CCD photometric observations of three Hilda asteroids were made at the Center for Solar System Studies (CS3) in 2019 September. Analysis of the 2019 data for 4495 Dassanowsky, a reported binary (Warner and Stephens, 2019), found three periods, one being very long (431 h). The long period and a secondary one made it a potential member of the very wide binary asteroids but, for the first time for a member of this class, a third period seems to be present. A review of the 2018 data set using comparison star magnitudes from the ATLAS catalog (Tonry et al., 2018) found the previously unnoticed very long period. The secondary and tertiary periods were still in good agreement with the original two-period solution found in 2018. Though the odds are remote and considerable more data are required, the new results from the 2018 data are encouraging in the on-going effort to find evidence that validates claims of the existence of the very wide binary asteroid class.

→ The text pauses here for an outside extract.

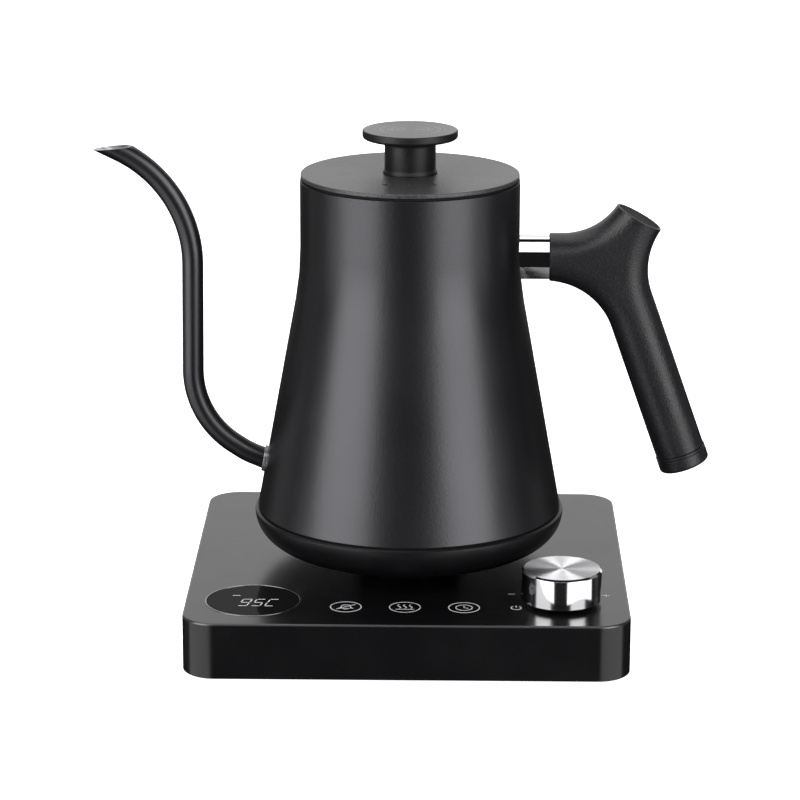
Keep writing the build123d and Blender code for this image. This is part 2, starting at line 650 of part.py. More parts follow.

CCD photometric observations of three Hilda asteroids were made at the Center for Solar System Studies (CS3) in 2019 September. This is another installment of an on-going series of papers on this group of asteroids, which is located between the outer main-belt and Jupiter Trojans in a 3:2 orbital resonance with Jupiter. The goal is to determine the spin rate statistics of the group and find pole and shape models when possible. We also look to examine the degree of influence that the YORP (Yarkovsky–O’Keefe–Radzievskii–Paddack) effect (Rubincam, 2000) has on distant objects and to compare the spin rate distribution against the Jupiter Trojans, which can provide evidence that the Hildas are more “comet-like” than main-belt asteroids.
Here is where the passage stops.